İnsanların bakış açılarını değiştirdiğini ifade eden Yılmaz, "İnsanları bana bakışı biraz farklıydı. İnsanların nezdinde imam denince belli bir kimlik belli bir görüntü var. Ben genelde mahallede spor kıyafetleriyle geziyorum. Mahalledeki herkes bana sporcu hocamız diyor. Bunu kabullendiler ve ben çok mutlu oluyorum. Artık hoş karşılanmayan algıyı kırdık. Ben imamlık mesleğimi seviyorum. Sporu da çok seviyorum. Vaktimin önemli bir kısmı sporla geçiyor. Aralarında çok kabiliyetli öğrenciler var. Onların mutlaka bu işi yapması lazım" ifadelerinde bulundu.
"BERABER NAMAZA DA GİDİYORUZ, AYNI ZAMANDA BOKS YAPIYORUZ"
Beraber namaz da kıldıklarını söyleyen 16 yaşındaki Mehmet Eren Köse Öğrenci "Hadi hocam benim küçüklüğümü bilir.

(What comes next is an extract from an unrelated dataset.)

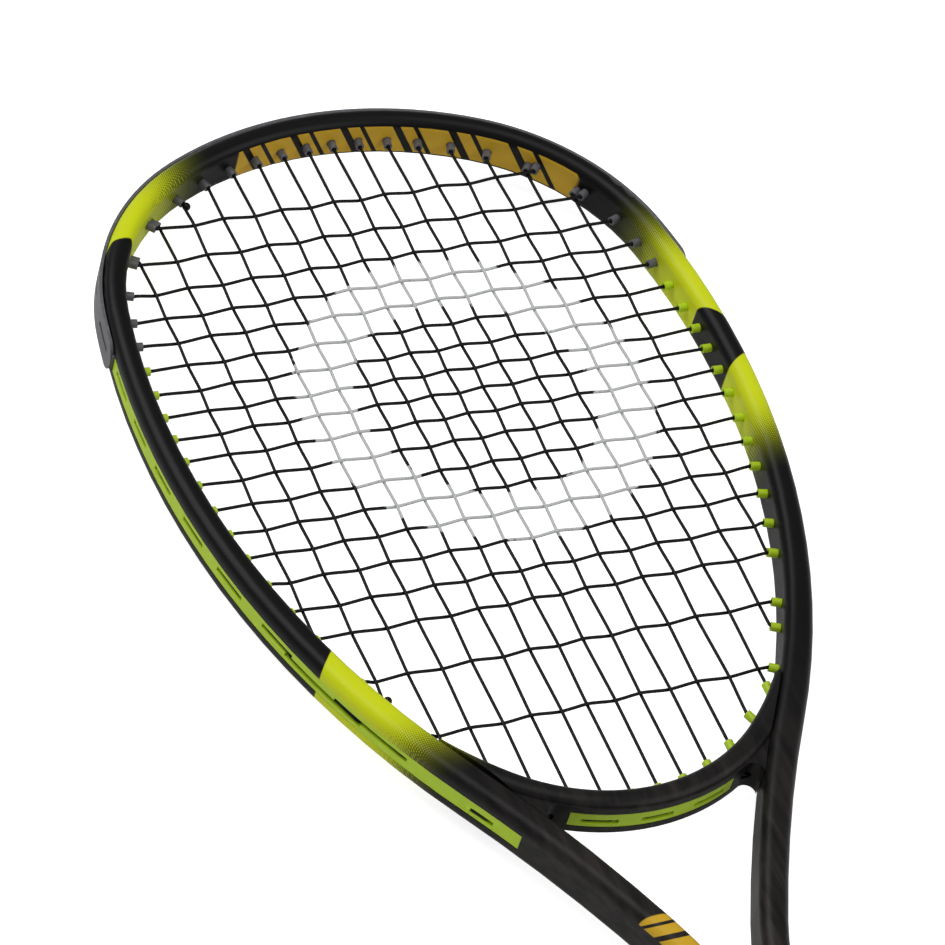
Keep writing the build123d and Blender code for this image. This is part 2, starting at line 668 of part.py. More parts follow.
with BuildPart() as butt_cap:
    with BuildSketch(cross_plane(BUTT_Y)):
        RectangleRounded(BUTT_WIDTH, BUTT_DEPTH, 2.2 * CAP_ROUNDING)
    extrude(amount=CAP_LENGTH)
    fillet(butt_cap.faces().sort_by(Axis.Y)[0].edges(), CAP_ROUNDING)
    fillet(butt_cap.faces().sort_by(Axis.Y)[-1].edges(), CAP_ROUNDING / 4)
    with BuildSketch(cross_plane(BUTT_Y + CAP_END)):
        add(bevelled(shell_width, shell_depth, SEAT))
    extrude(amount=CAP_LENGTH, mode=Mode.SUBTRACT)
    with BuildSketch(cross_plane(BUTT_Y)):
        Circle(BADGE / 2 + SEAT)
    extrude(amount=BADGE_THICKNESS, mode=Mode.SUBTRACT)
    for side in (1, -1):
        staple(side, PIN_CLEARANCE)
butt_cap.part.label = "butt_cap"
export_step(butt_cap.part, "parts/butt_cap.step")

with BuildPart() as butt_badge:
    with BuildSketch(cross_plane(BUTT_Y)):
        Circle(BADGE / 2)
    extrude(amount=BADGE_THICKNESS)
    chamfer(butt_badge.faces().sort_by(Axis.Y)[0].edges(), BADGE_THICKNESS / 4)
butt_badge.part.label = "butt_badge"
export_step(butt_badge.part, "parts/butt_badge.step")

with BuildPart() as cap_staples:
    for side in (1, -1):
        staple(side)
cap_staples.part.label = "cap_staples"
export_step(cap_staples.part, "parts/cap_staples.step")

with BuildPart() as base_grip:
    with BuildSketch(cross_plane(BUTT_Y + CAP_LENGTH + STRIP_GAP)):
        add(bevelled(shell_width, shell_depth, GRIP_THICKNESS))
        add(bevelled(shell_width, shell_depth, SEAT), mode=Mode.SUBTRACT)
    extrude(amount=HANDLE_LENGTH - CAP_LENGTH - STRIP_GAP)
base_grip.part.label = "base_grip"
export_step(base_grip.part, "parts/base_grip.step")

with BuildPart() as finishing_tape:
    with BuildSketch(cross_plane(HANDLE_TOP - TAPE_LENGTH)):
        add(bevelled(shell_width, shell_depth, GRIP_THICKNESS + SEAT + TAPE_THICKNESS))
        add(bevelled(shell_width, shell_depth, GRIP_THICKNESS + SEAT), mode=Mode.SUBTRACT)
    extrude(amount=TAPE_LENGTH)
finishing_tape.part.label = "finishing_tape"
export_step(finishing_tape.part, "parts/finishing_tape.step")

with BuildPart() as grip_collar:
    with BuildSketch(cross_plane(HANDLE_TOP + SEAT)):
        RectangleRounded(GRIP_WIDTH, GRIP_DEPTH, 2 * CAP_ROUNDING)
    with BuildSketch(cross_plane(HANDLE_TOP + SEAT + COLLAR_LENGTH)):
        RectangleRounded(SHAFT_WIDTH + 2 * (SEAT + COLLAR_WALL), TUBE_DEPTH + 2 * (SEAT + COLLAR_WALL),
                         TUBE_EDGE + SEAT + COLLAR_WALL)
    loft()
    with BuildSketch(cross_plane(HANDLE_TOP)):
        RectangleRounded(SHAFT_WIDTH + 2 * SEAT, TUBE_DEPTH + 2 * SEAT, TUBE_EDGE + SEAT)
    extrude(amount=COLLAR_LENGTH + 1, mode=Mode.SUBTRACT)
grip_collar.part.label = "grip_collar"
export_step(grip_collar.part, "parts/grip_collar.step")
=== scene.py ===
import math

import bmesh
import bpy
from mathutils import Matrix, Vector


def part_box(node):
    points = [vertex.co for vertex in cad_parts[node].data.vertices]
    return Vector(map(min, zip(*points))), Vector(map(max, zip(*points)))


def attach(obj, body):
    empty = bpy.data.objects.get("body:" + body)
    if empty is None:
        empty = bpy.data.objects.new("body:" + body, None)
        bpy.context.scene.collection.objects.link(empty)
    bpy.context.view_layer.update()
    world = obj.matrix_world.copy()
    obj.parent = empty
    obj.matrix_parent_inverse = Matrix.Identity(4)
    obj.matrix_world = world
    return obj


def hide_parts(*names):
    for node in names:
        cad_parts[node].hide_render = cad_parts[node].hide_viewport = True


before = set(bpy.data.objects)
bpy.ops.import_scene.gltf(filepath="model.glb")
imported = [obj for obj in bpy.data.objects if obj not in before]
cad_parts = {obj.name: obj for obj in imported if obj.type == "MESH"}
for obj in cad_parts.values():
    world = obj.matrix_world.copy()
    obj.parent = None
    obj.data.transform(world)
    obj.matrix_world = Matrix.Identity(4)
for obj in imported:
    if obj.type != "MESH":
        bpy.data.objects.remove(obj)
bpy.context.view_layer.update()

MM = 0.001
scene = bpy.context.scene

# Racket frame: the moulded graphite tube of head, legs and shaft, and the bridge bonded between its legs.
# It is painted gloss black with brown-grey streaks on the legs that are a painted highlight, and four neon
# patches that fade into the black through a fine screen, and plain slanted gold bars inside the crown and on
# the left leg.


class Finish:
    """A material being built, with short ways to add and join its nodes."""

    def __init__(self, name):
        self.material = bpy.data.materials.new(name)
        self.material.use_nodes = True
        self.tree = self.material.node_tree
        self.shader = self.tree.nodes["Principled BSDF"]
        coordinates = self.tree.nodes.new("ShaderNodeTexCoord")
        scale = self.add("ShaderNodeVectorMath", operation="SCALE")
        self.tree.links.new(coordinates.outputs["Object"], scale.inputs[0])
        scale.inputs["Scale"].default_value = 1 / MM
        self.place = scale.outputs[0]
        parts = self.add("ShaderNodeSeparateXYZ")
        self.tree.links.new(self.place, parts.inputs[0])
        self.x, self.y, self.z = parts.outputs

    def add(self, kind, **settings):
        node = self.tree.nodes.new(kind)
        for key, value in settings.items():
            setattr(node, key, value)
        return node

    def join(self, value, socket):
        if isinstance(value, bpy.types.NodeSocket):
            self.tree.links.new(value, socket)
        else:
            socket.default_value = value

    def calc(self, operation, *values, clamp=False):
        node = self.add("ShaderNodeMath", operation=operation, use_clamp=clamp)
        for value, socket in zip(values, node.inputs):
            self.join(value, socket)
        return node.outputs[0]

    def step(self, value, low, high):
        """0 below low, 1 above high and smooth between them; low may be above high."""
        node = self.add("ShaderNodeMapRange", interpolation_type="SMOOTHSTEP")
        self.join(value, node.inputs["Value"])
        self.join(low, node.inputs["From Min"])
        self.join(high, node.inputs["From Max"])
        return node.outputs["Result"]

    def both(self, *masks):
        out = masks[0]
        for mask in masks[1:]:
            out = self.calc("MULTIPLY", out, mask)
        return out

    def either(self, *masks):
        out = masks[0]
        for mask in masks[1:]:
            out = self.calc("MAXIMUM", out, mask)
        return out

    def noise(self, scale, detail=2.0, stretch=(1, 1, 1)):
        """Noise over the piece; the scale is in lumps per millimetre."""
        place = self.place
        if stretch != (1, 1, 1):
            bend = self.add("ShaderNodeVectorMath", operation="MULTIPLY")
            self.join(self.place, bend.inputs[0])
            bend.inputs[1].default_value = stretch
            place = bend.outputs[0]
        node = self.add("ShaderNodeTexNoise")
        self.join(place, node.inputs["Vector"])
        node.inputs["Scale"].default_value = scale
        node.inputs["Detail"].default_value = detail
        return node.outputs["Fac"]

    def mix(self, factor, first, second):
        node = self.add("ShaderNodeMix", data_type="RGBA")
        self.join(factor, node.inputs["Factor"])
        self.join(first, node.inputs["A"])
        self.join(second, node.inputs["B"])
        return node.outputs["Result"]

    def blend(self, factor, first, second):
        node = self.add("ShaderNodeMix", data_type="FLOAT")
        self.join(factor, node.inputs["Factor"])
        self.join(first, node.inputs["A"])
        self.join(second, node.inputs["B"])
        return node.outputs["Result"]

    def colour(self, value):
        self.join(value, self.shader.inputs["Base Color"])

    def rough(self, value):
        self.join(value, self.shader.inputs["Roughness"])

    def bump(self, height, distance, strength=1.0):
        node = self.add("ShaderNodeBump")
        node.inputs["Strength"].default_value = strength
        node.inputs["Distance"].default_value = distance * MM
        self.join(height, node.inputs["Height"])
        self.tree.links.new(node.outputs[0], self.shader.inputs["Normal"])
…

Bizi Belgrat Ormanına ve kamp yapmaya götürüyor. Geçen defa da diğer grup arkadaşlarımı bisiklet sürmeye götürdü. Beraber namaza da gidiyoruz. Aynı secdeye alnımız yere değiyor, aynı zamanda da boks yapıyoruz" dedi
"Okuldan çıkar çıkmaz camiye geliyorum"
Gününün yarısının camide geçtiğini anlatan 12 yaşındaki öğrenci Yusuf Emin Çan, "İlk başta Kuran-ı Kerim okutarak bizi cami de toplamaya başladı. Bizleri sağ kolu olarak benimsedi. Bu şekilde boks yeri açtı. Buralara getirip eğlendirdi. Ondan önce sokakta oynayan ve sık sık telefonla oynayan çocuktum. Şimdi ise günün yarısı cami de geçiyor. Haftalık program çıkardı. Hafta hafta müezzinlik yapıyoruz. En azından namazımıza geliyoruz. Okuldan çıkar çıkmaz camiye geliyorum. Çünkü mahallede artık hiçbir şey yok"
"LİGLERE ÇIKMAK İÇİN KENDİMİ İYİ GELİŞTİRECEĞİM"
Önceden sokakta zaman geçirdiğini anlatan 12 yaşındaki Mustafa Arda Köse, "Buraya gelmeden önce sokakta top oynardım. Hocamız Kuranı-ı Kerim okumamız için aktiviteler yaptı. Daha sonra hafızlık yaptık. Boks salonu açacağız dedi bizde katıldık. Liglere çıkmak için kendimi iyi geliştireceğim" ifadelerinde bulundu.